Exercise instructions: Entries follow. Set all of them down as they stand.

Records supplied:
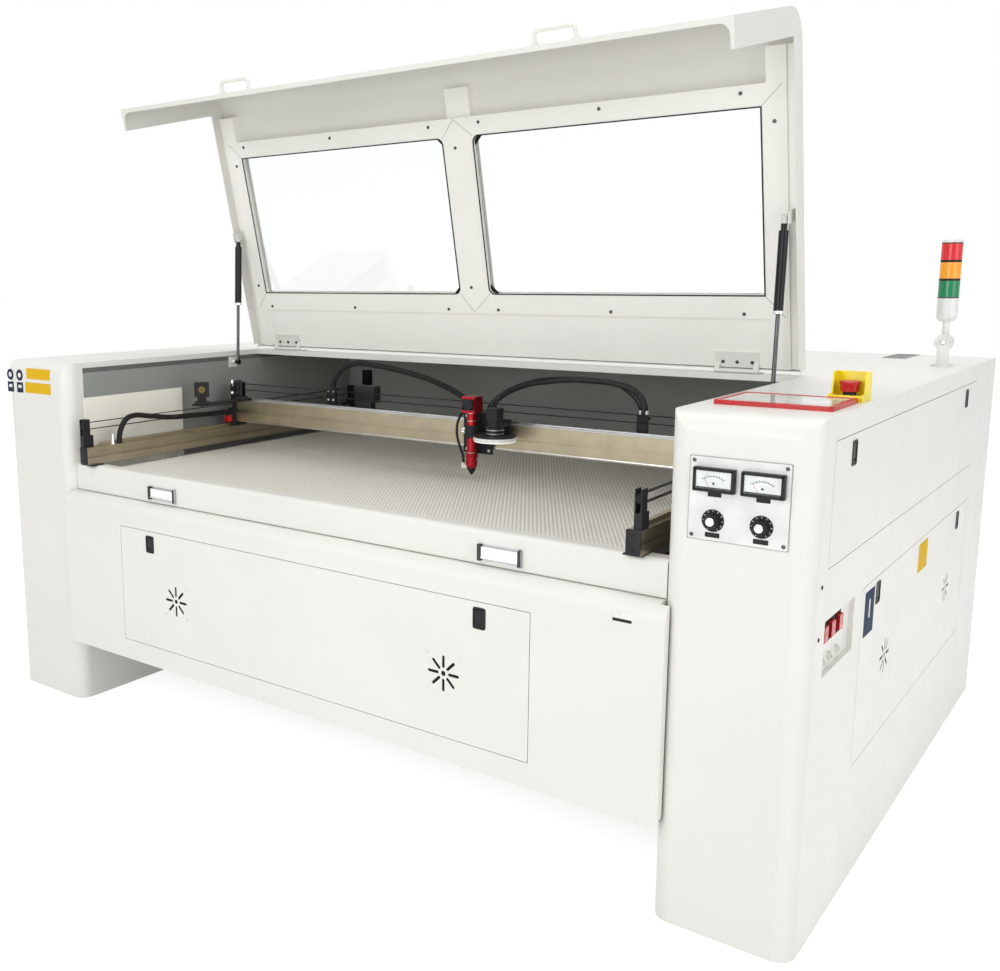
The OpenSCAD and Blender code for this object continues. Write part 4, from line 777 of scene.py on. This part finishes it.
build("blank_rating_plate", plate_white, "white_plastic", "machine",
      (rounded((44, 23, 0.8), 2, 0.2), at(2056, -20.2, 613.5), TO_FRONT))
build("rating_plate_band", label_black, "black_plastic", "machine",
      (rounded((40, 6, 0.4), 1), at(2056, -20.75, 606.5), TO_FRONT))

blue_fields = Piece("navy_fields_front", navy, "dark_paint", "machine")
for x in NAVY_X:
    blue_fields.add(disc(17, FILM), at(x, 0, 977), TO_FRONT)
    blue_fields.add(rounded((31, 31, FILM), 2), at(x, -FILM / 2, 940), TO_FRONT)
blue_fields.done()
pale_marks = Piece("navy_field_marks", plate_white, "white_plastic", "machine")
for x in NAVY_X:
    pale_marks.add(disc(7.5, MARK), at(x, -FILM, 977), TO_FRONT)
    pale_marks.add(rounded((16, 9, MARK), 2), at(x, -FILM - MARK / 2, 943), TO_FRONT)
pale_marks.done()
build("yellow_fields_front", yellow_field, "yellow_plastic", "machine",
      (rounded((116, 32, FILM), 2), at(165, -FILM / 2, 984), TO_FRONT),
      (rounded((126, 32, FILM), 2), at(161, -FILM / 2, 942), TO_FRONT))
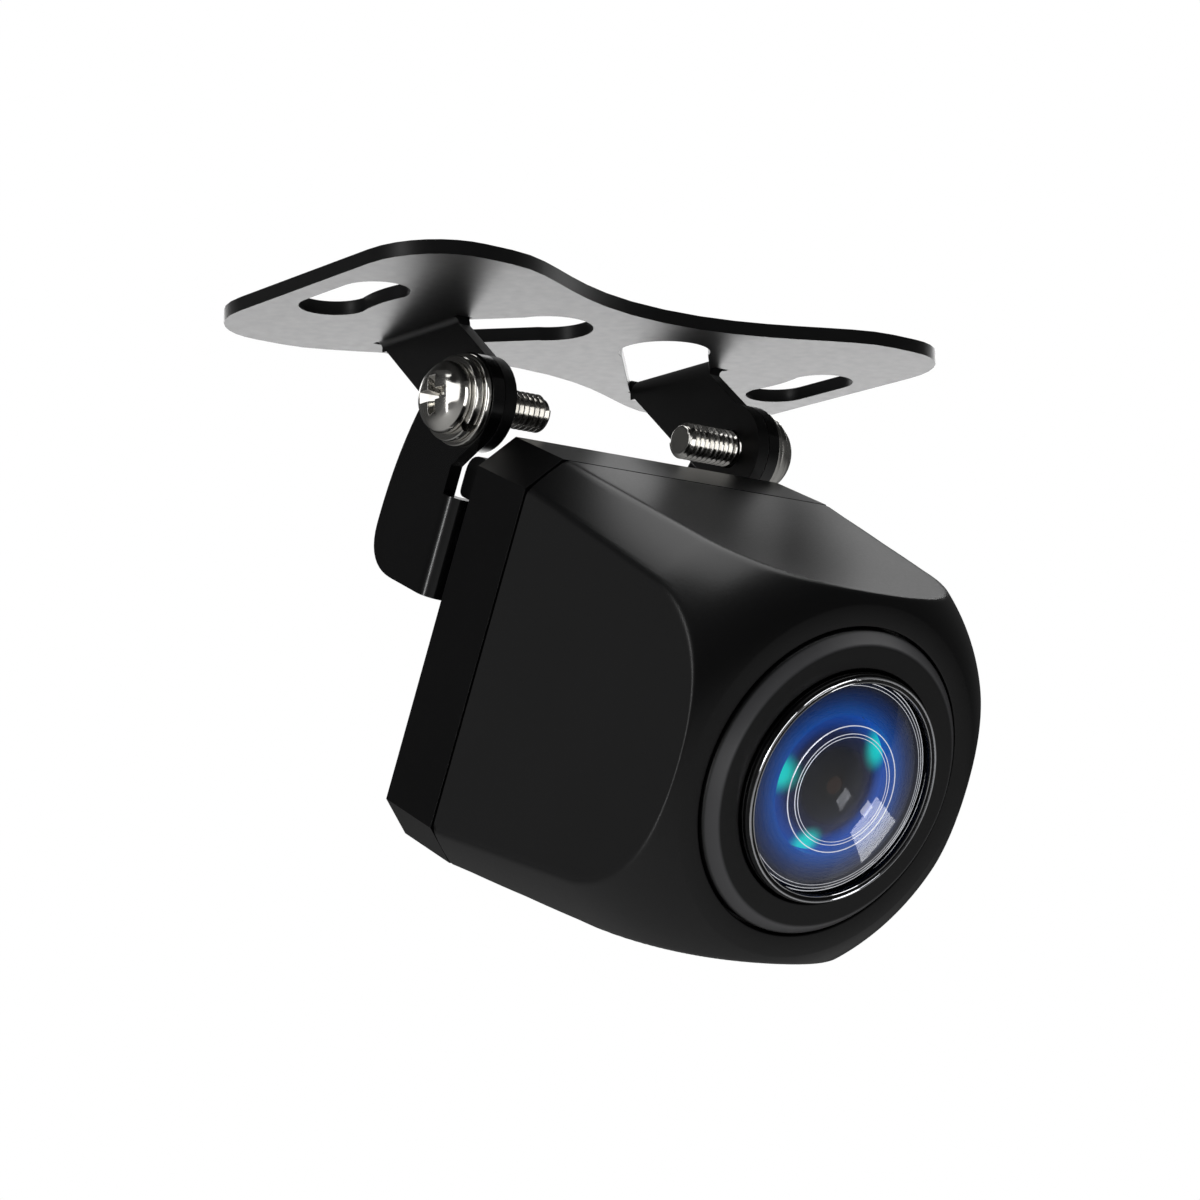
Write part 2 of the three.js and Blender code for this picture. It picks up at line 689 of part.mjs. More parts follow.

Full solution:
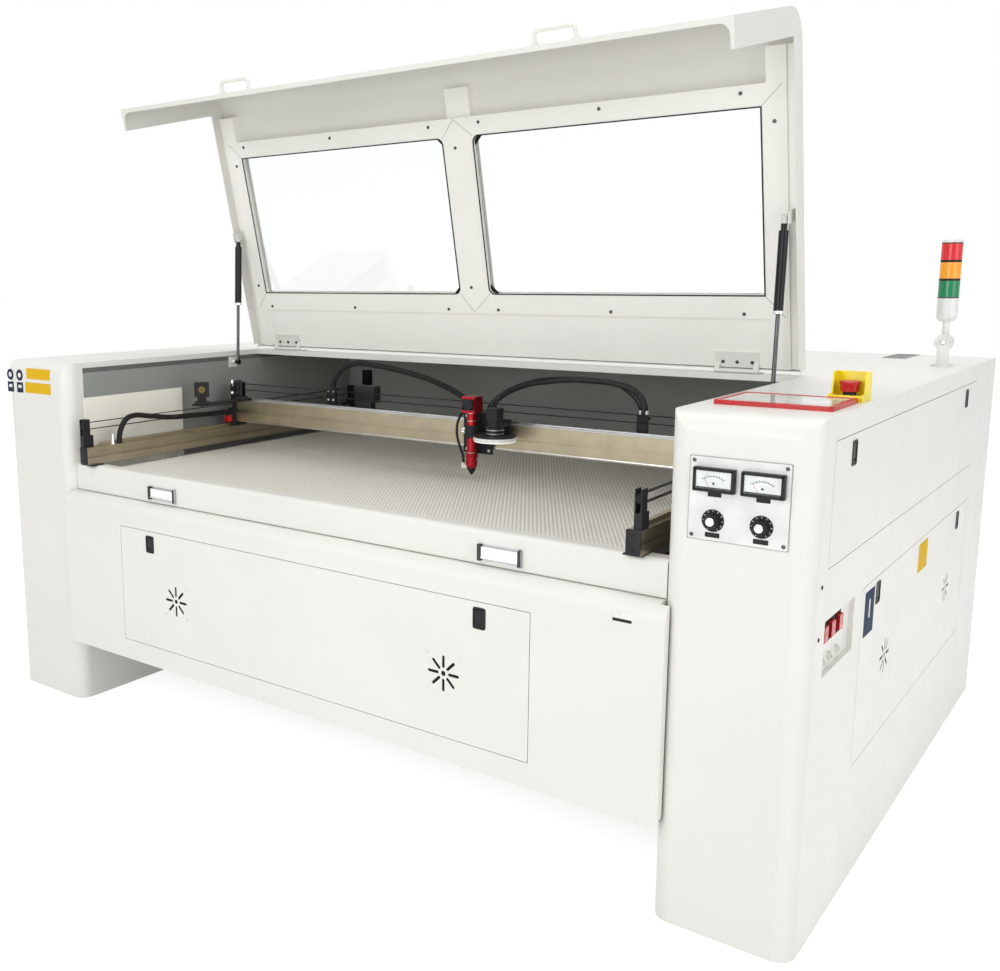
The OpenSCAD and Blender code for this object continues. Write part 4, from line 777 of scene.py on. This part finishes it.
build("blank_rating_plate", plate_white, "white_plastic", "machine",
      (rounded((44, 23, 0.8), 2, 0.2), at(2056, -20.2, 613.5), TO_FRONT))
build("rating_plate_band", label_black, "black_plastic", "machine",
      (rounded((40, 6, 0.4), 1), at(2056, -20.75, 606.5), TO_FRONT))

blue_fields = Piece("navy_fields_front", navy, "dark_paint", "machine")
for x in NAVY_X:
    blue_fields.add(disc(17, FILM), at(x, 0, 977), TO_FRONT)
    blue_fields.add(rounded((31, 31, FILM), 2), at(x, -FILM / 2, 940), TO_FRONT)
blue_fields.done()
pale_marks = Piece("navy_field_marks", plate_white, "white_plastic", "machine")
for x in NAVY_X:
    pale_marks.add(disc(7.5, MARK), at(x, -FILM, 977), TO_FRONT)
    pale_marks.add(rounded((16, 9, MARK), 2), at(x, -FILM - MARK / 2, 943), TO_FRONT)
pale_marks.done()
build("yellow_fields_front", yellow_field, "yellow_plastic", "machine",
      (rounded((116, 32, FILM), 2), at(165, -FILM / 2, 984), TO_FRONT),
      (rounded((126, 32, FILM), 2), at(161, -FILM / 2, 942), TO_FRONT))
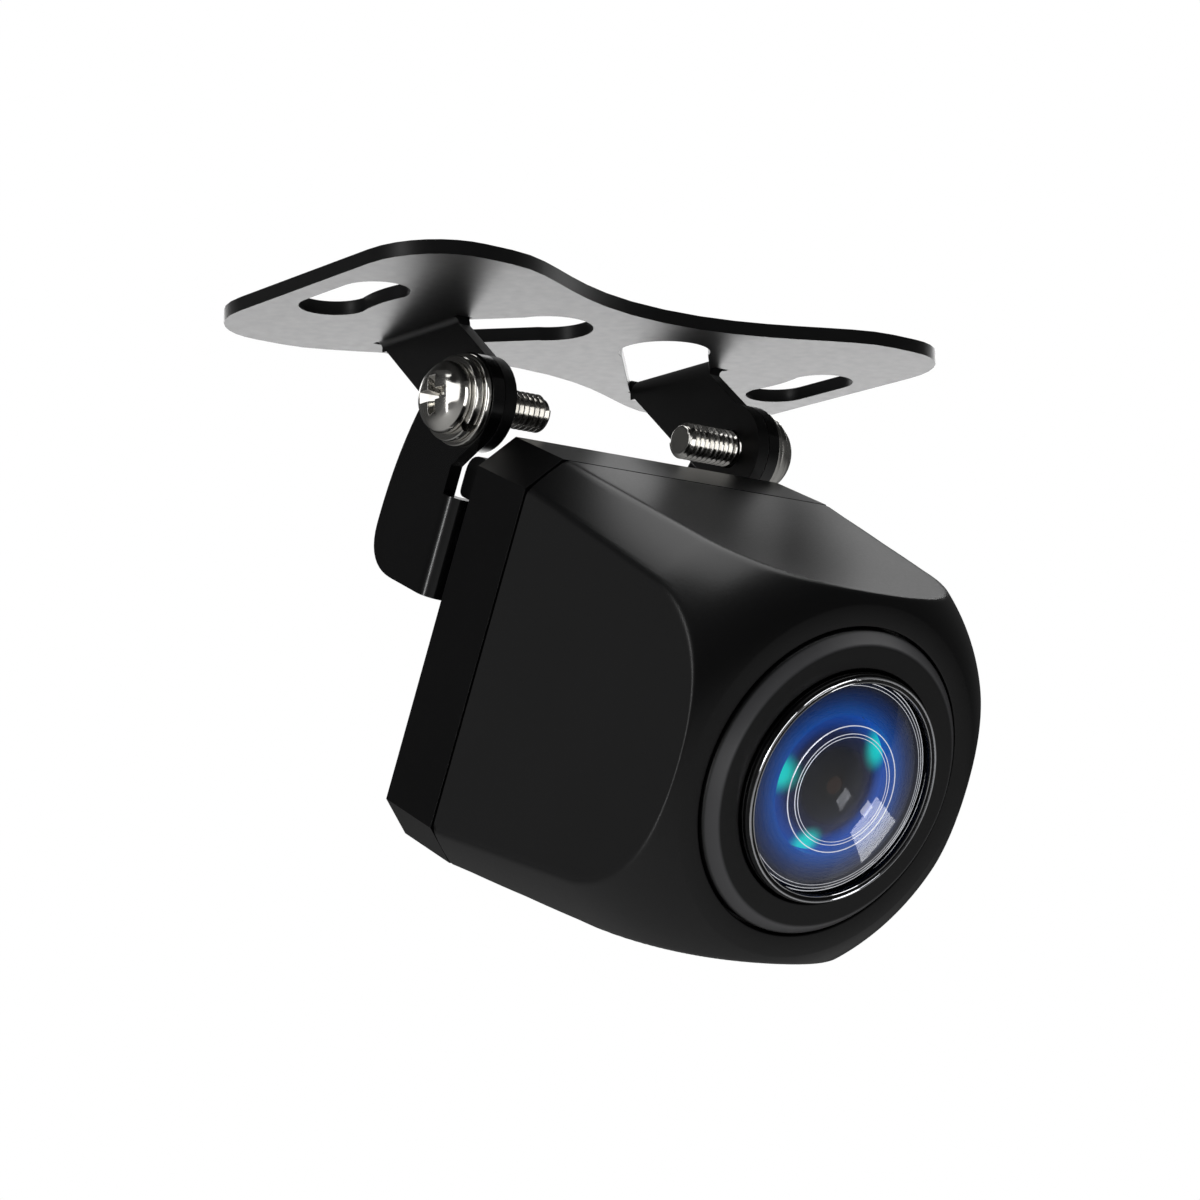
Write part 2 of the three.js and Blender code for this picture. It picks up at line 689 of part.mjs. More parts follow.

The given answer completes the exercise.